19) [line 20] ESRIM V'CHAMISHAH - twenty-five Sela'im, which is equal to 100 Zuz -- the amount of a Kesuvah of an Almanah (see above, entry #18:b)
(a) Equivalents of coins and amounts used in the Gemara:

  • 1 Maneh = 25 Sela'im = 100 Dinerin [of Kesef, silver]
  • 1 Dinar Zahav = 25 Dinerin
  • 1 Sela = 4 Dinerin
  • 1 Dinar = 6 Ma'in
  • 1 Me'ah = 2 Pundeyonin
  • 1 Pundeyon = 2 Isarin
  • 1 Isar = 6-8 Perutos (based on Kidushin 12a)
(b) Another name for a Dinar of Kesef is a *Zuz*. All of the coins listed above are silver except for the Dinar Zahav, which is gold, and the Perutos, which are copper.

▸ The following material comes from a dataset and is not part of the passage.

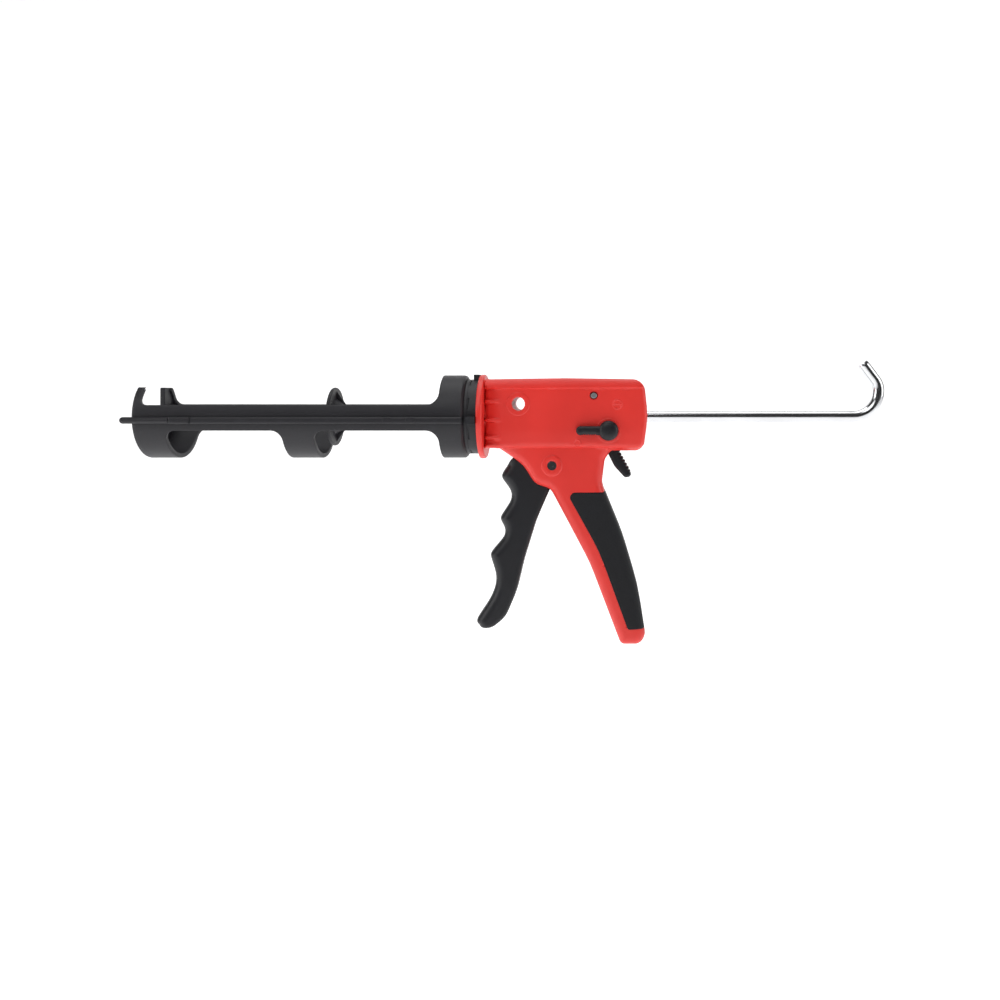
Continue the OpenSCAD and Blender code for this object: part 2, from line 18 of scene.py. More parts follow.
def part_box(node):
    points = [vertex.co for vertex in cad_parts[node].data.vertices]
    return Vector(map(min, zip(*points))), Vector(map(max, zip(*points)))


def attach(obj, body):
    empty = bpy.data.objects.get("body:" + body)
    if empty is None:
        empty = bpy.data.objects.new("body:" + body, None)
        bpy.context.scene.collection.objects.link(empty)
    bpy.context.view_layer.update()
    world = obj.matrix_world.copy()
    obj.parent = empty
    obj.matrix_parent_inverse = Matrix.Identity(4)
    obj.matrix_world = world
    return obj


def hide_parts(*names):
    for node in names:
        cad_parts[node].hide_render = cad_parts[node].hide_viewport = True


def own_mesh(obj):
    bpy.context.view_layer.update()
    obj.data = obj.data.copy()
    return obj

20) [line 22] ZIMNIN - sometimes

(a) One of the stipulations of marriage that is imposed by Beis Din and that is written explicitly in the Kesuvah is called "Kesuvas Benin Dichrin." If the wife dies before her husband, her sons inherit the full value of her Kesuvah after he dies (and not the sons of his other wives), aside from the remainder of the estate (which is divided equally among all of the sons).

22) [line 27] ZUZEI HU D'ANSUHA - [the need for] money compelled her [to sell the Kesuvah]

23) [line 30] AVDEI MILUG - slaves which are part of the woman's property that she brings into the marriage as Nichsei Milug (see Background to Bava Kama 88:17)

(a) If the owner of an Eved Kena'ani (a Nochri slave) hits his slave and wounds him by taking out the slave's eye or permanent tooth, the slave becomes entitled to his freedom (Shemos 21:26-27). The owner must intentionally wound him, but need not intend to wound him specifically in the eye or tooth (Kidushin 24b).
(b) The same applies if the master dismembers one of the slave's 24 Roshei Evarim (limb-tips) that do not regenerate if they are dismembered. The 24 Roshei Evarim are the ten fingers, ten toes, nose, ears and the male Ever (RASHI to Gitin 42b). The Gemara (Kidushin 24a-25a) adds more limbs for which this Halachah applies.
(c) The requirement to free the slave under such circumstances is considered a Kenas (a penalty or fine) which is imposed upon the master for unjustly wounding his slave (Bava Kama 74b; see Rashi to Gitin, top of 21b). Therefore, if the owner admits that he is guilty of taking out his slave's tooth or eye, he need not free the slave (Bava Kama ibid.).
(d) Our Gemara discusses the case of a slave who is the wife's property (Kinyan ha'Guf) but the husband has the rights to his work (Kinyan Peiros), and whether the slave goes free when the wife hits him or when the husband hits him.